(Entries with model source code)
★ ★ ★ ★ ★ ★ ★
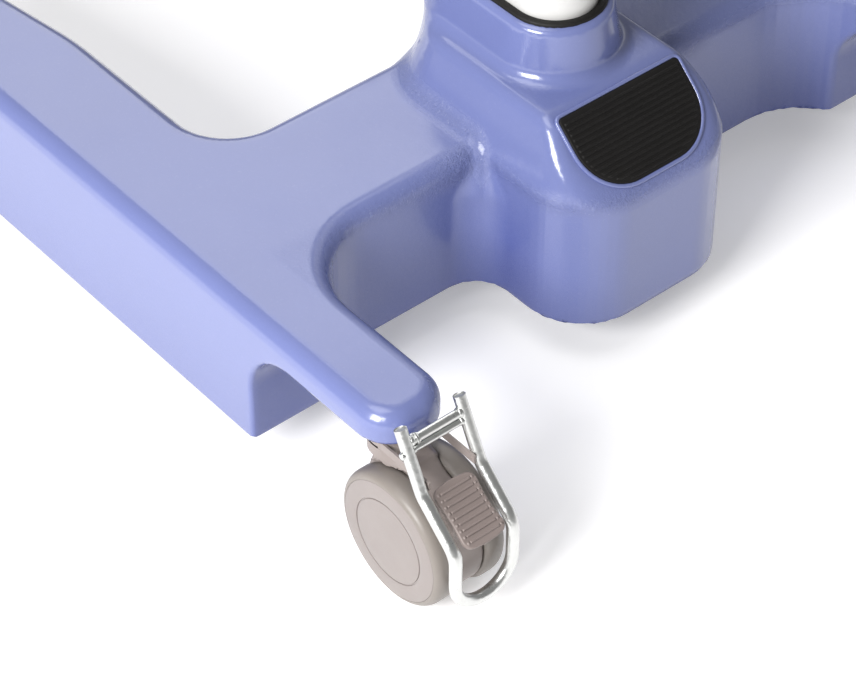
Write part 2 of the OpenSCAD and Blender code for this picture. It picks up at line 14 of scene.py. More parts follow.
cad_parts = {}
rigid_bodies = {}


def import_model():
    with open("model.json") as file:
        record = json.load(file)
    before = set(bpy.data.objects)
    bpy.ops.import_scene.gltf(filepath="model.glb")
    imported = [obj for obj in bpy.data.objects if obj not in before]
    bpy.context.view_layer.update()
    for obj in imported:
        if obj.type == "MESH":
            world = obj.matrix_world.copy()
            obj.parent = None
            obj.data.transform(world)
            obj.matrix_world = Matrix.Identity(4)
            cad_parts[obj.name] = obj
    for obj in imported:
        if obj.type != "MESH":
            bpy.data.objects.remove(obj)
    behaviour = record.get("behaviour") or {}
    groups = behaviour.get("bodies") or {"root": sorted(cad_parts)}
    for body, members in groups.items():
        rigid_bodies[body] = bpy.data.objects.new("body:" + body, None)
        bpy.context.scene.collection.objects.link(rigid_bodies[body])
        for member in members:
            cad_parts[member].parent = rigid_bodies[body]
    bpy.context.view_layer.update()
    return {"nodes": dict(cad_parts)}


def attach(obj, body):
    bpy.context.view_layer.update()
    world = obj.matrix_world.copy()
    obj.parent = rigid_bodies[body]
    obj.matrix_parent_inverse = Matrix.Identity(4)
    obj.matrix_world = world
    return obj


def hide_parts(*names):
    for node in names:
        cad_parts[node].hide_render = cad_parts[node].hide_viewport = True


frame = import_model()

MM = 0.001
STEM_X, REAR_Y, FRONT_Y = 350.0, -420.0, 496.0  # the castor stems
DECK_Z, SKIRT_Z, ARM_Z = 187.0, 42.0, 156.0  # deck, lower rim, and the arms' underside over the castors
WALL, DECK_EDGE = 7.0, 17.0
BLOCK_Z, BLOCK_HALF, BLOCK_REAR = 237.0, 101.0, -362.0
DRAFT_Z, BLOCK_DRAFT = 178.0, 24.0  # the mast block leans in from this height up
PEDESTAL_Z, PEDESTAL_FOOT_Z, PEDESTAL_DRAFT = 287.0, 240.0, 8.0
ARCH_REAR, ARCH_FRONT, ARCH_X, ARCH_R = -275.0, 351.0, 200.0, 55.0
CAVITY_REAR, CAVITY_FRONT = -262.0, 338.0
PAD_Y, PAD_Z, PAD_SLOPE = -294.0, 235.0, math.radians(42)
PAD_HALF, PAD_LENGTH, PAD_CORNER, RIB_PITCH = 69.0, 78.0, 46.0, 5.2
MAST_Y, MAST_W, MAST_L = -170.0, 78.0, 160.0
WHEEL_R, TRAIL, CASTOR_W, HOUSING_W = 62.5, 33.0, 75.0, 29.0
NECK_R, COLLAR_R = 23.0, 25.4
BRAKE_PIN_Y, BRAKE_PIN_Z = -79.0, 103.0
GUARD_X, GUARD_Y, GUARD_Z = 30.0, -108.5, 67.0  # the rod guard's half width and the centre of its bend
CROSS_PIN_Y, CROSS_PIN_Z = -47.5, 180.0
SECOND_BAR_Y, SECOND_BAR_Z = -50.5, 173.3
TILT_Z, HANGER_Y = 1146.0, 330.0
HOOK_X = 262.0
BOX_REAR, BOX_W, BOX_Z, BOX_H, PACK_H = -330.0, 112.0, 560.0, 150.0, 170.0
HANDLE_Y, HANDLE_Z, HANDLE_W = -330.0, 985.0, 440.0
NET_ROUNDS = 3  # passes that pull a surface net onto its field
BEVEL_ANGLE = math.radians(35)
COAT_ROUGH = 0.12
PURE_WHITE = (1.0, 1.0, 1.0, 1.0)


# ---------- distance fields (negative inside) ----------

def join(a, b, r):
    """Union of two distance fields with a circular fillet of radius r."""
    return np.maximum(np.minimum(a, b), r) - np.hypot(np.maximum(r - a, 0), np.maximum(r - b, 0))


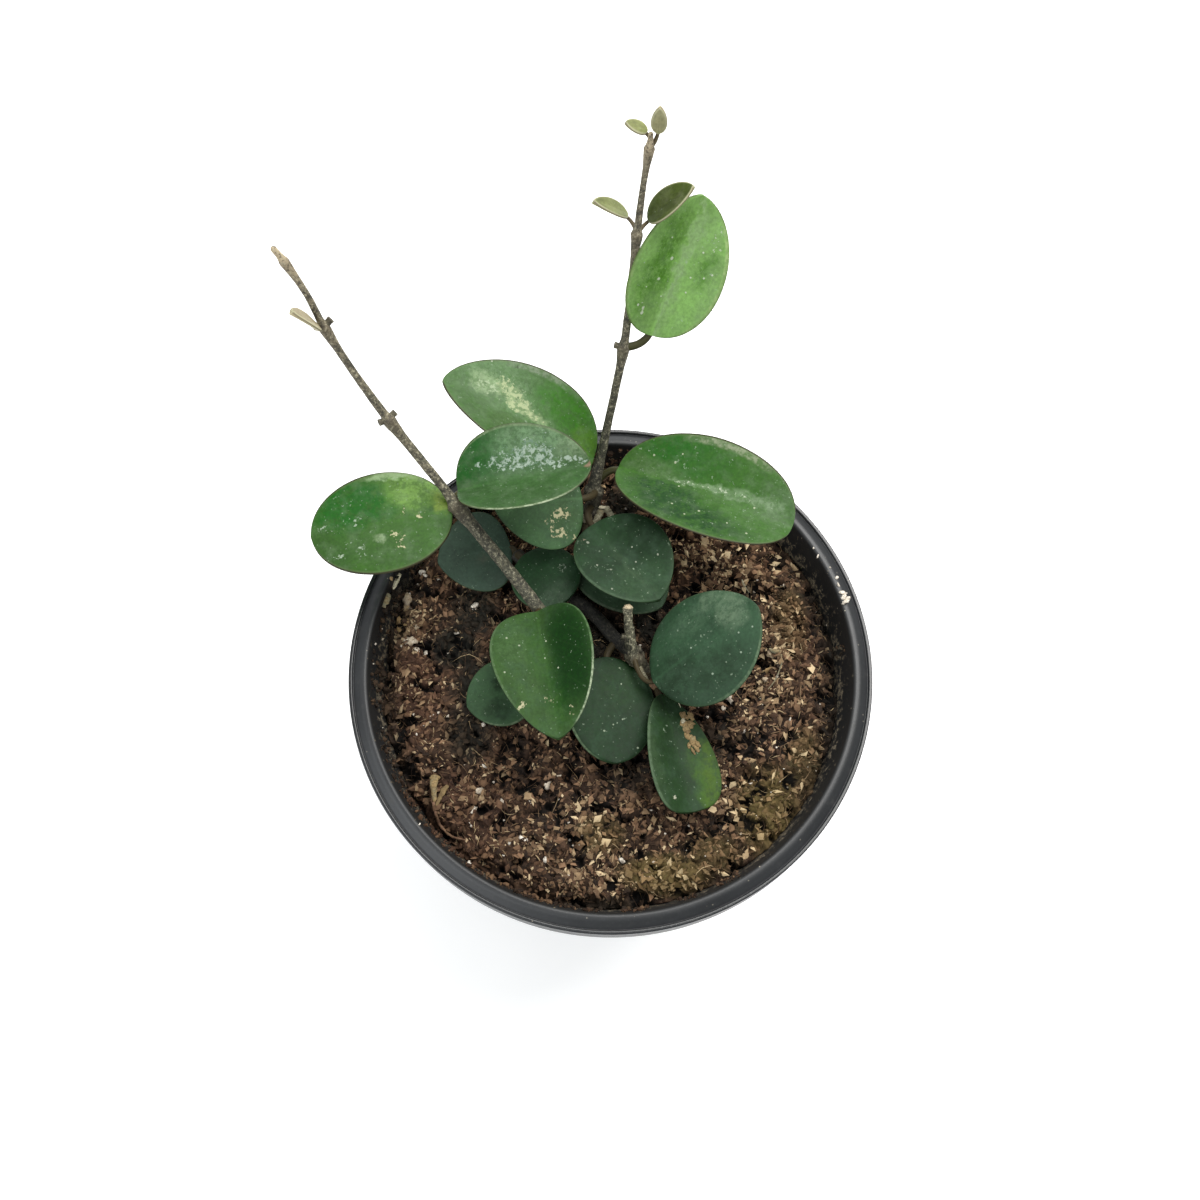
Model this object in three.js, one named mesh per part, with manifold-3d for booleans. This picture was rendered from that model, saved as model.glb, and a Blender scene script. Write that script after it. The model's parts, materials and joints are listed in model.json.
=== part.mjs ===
★ ★ ★ ★ ★ ★ ★
§ What you have to do
Print every entry exactly as written.

§ Response to the task
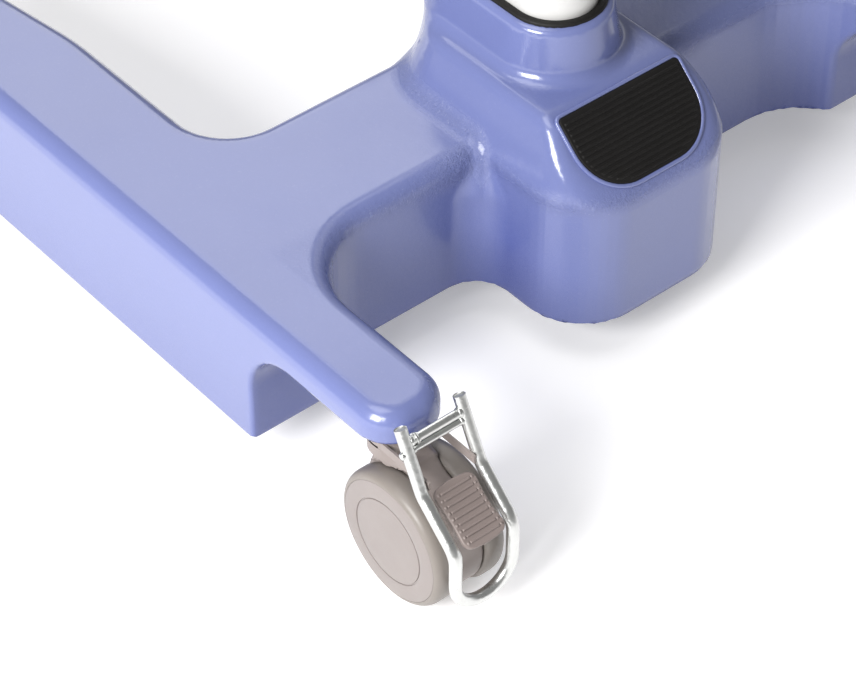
Write part 2 of the OpenSCAD and Blender code for this picture. It picks up at line 14 of scene.py. More parts follow.
cad_parts = {}
rigid_bodies = {}


def import_model():
    with open("model.json") as file:
        record = json.load(file)
    before = set(bpy.data.objects)
    bpy.ops.import_scene.gltf(filepath="model.glb")
    imported = [obj for obj in bpy.data.objects if obj not in before]
    bpy.context.view_layer.update()
    for obj in imported:
        if obj.type == "MESH":
            world = obj.matrix_world.copy()
            obj.parent = None
            obj.data.transform(world)
            obj.matrix_world = Matrix.Identity(4)
            cad_parts[obj.name] = obj
    for obj in imported:
        if obj.type != "MESH":
            bpy.data.objects.remove(obj)
    behaviour = record.get("behaviour") or {}
    groups = behaviour.get("bodies") or {"root": sorted(cad_parts)}
    for body, members in groups.items():
        rigid_bodies[body] = bpy.data.objects.new("body:" + body, None)
        bpy.context.scene.collection.objects.link(rigid_bodies[body])
        for member in members:
            cad_parts[member].parent = rigid_bodies[body]
    bpy.context.view_layer.update()
    return {"nodes": dict(cad_parts)}


def attach(obj, body):
    bpy.context.view_layer.update()
    world = obj.matrix_world.copy()
    obj.parent = rigid_bodies[body]
    obj.matrix_parent_inverse = Matrix.Identity(4)
    obj.matrix_world = world
    return obj


def hide_parts(*names):
    for node in names:
        cad_parts[node].hide_render = cad_parts[node].hide_viewport = True


frame = import_model()

MM = 0.001
STEM_X, REAR_Y, FRONT_Y = 350.0, -420.0, 496.0  # the castor stems
DECK_Z, SKIRT_Z, ARM_Z = 187.0, 42.0, 156.0  # deck, lower rim, and the arms' underside over the castors
WALL, DECK_EDGE = 7.0, 17.0
BLOCK_Z, BLOCK_HALF, BLOCK_REAR = 237.0, 101.0, -362.0
DRAFT_Z, BLOCK_DRAFT = 178.0, 24.0  # the mast block leans in from this height up
PEDESTAL_Z, PEDESTAL_FOOT_Z, PEDESTAL_DRAFT = 287.0, 240.0, 8.0
ARCH_REAR, ARCH_FRONT, ARCH_X, ARCH_R = -275.0, 351.0, 200.0, 55.0
CAVITY_REAR, CAVITY_FRONT = -262.0, 338.0
PAD_Y, PAD_Z, PAD_SLOPE = -294.0, 235.0, math.radians(42)
PAD_HALF, PAD_LENGTH, PAD_CORNER, RIB_PITCH = 69.0, 78.0, 46.0, 5.2
MAST_Y, MAST_W, MAST_L = -170.0, 78.0, 160.0
WHEEL_R, TRAIL, CASTOR_W, HOUSING_W = 62.5, 33.0, 75.0, 29.0
NECK_R, COLLAR_R = 23.0, 25.4
BRAKE_PIN_Y, BRAKE_PIN_Z = -79.0, 103.0
GUARD_X, GUARD_Y, GUARD_Z = 30.0, -108.5, 67.0  # the rod guard's half width and the centre of its bend
CROSS_PIN_Y, CROSS_PIN_Z = -47.5, 180.0
SECOND_BAR_Y, SECOND_BAR_Z = -50.5, 173.3
TILT_Z, HANGER_Y = 1146.0, 330.0
HOOK_X = 262.0
BOX_REAR, BOX_W, BOX_Z, BOX_H, PACK_H = -330.0, 112.0, 560.0, 150.0, 170.0
HANDLE_Y, HANDLE_Z, HANDLE_W = -330.0, 985.0, 440.0
NET_ROUNDS = 3  # passes that pull a surface net onto its field
BEVEL_ANGLE = math.radians(35)
COAT_ROUGH = 0.12
PURE_WHITE = (1.0, 1.0, 1.0, 1.0)


# ---------- distance fields (negative inside) ----------

def join(a, b, r):
    """Union of two distance fields with a circular fillet of radius r."""
    return np.maximum(np.minimum(a, b), r) - np.hypot(np.maximum(r - a, 0), np.maximum(r - b, 0))


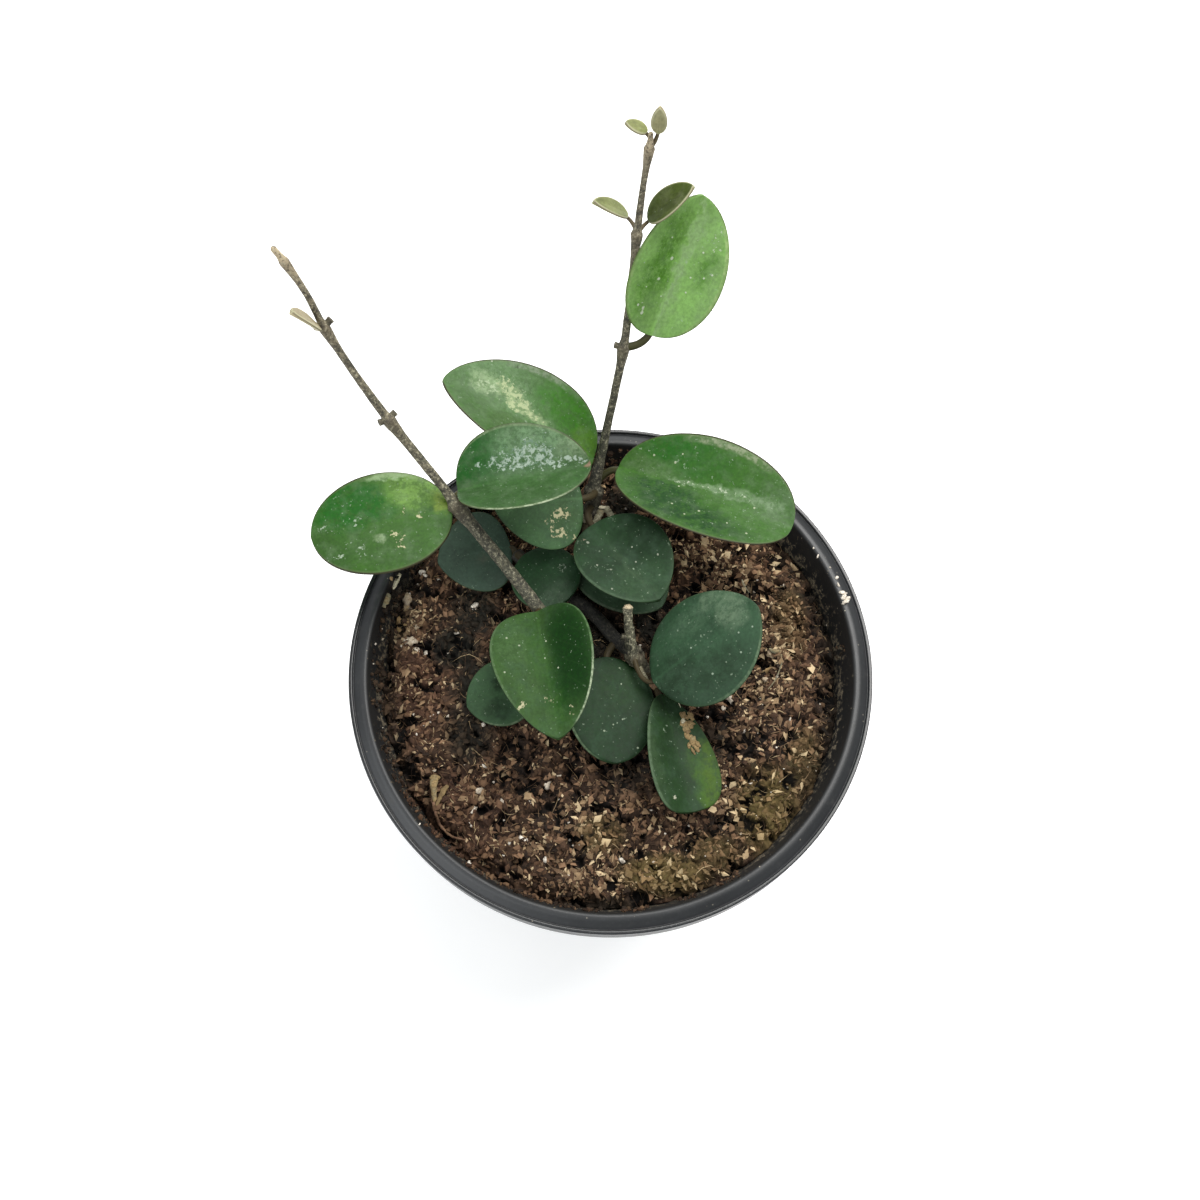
Model this object in three.js, one named mesh per part, with manifold-3d for booleans. This picture was rendered from that model, saved as model.glb, and a Blender scene script. Write that script after it. The model's parts, materials and joints are listed in model.json.
=== part.mjs ===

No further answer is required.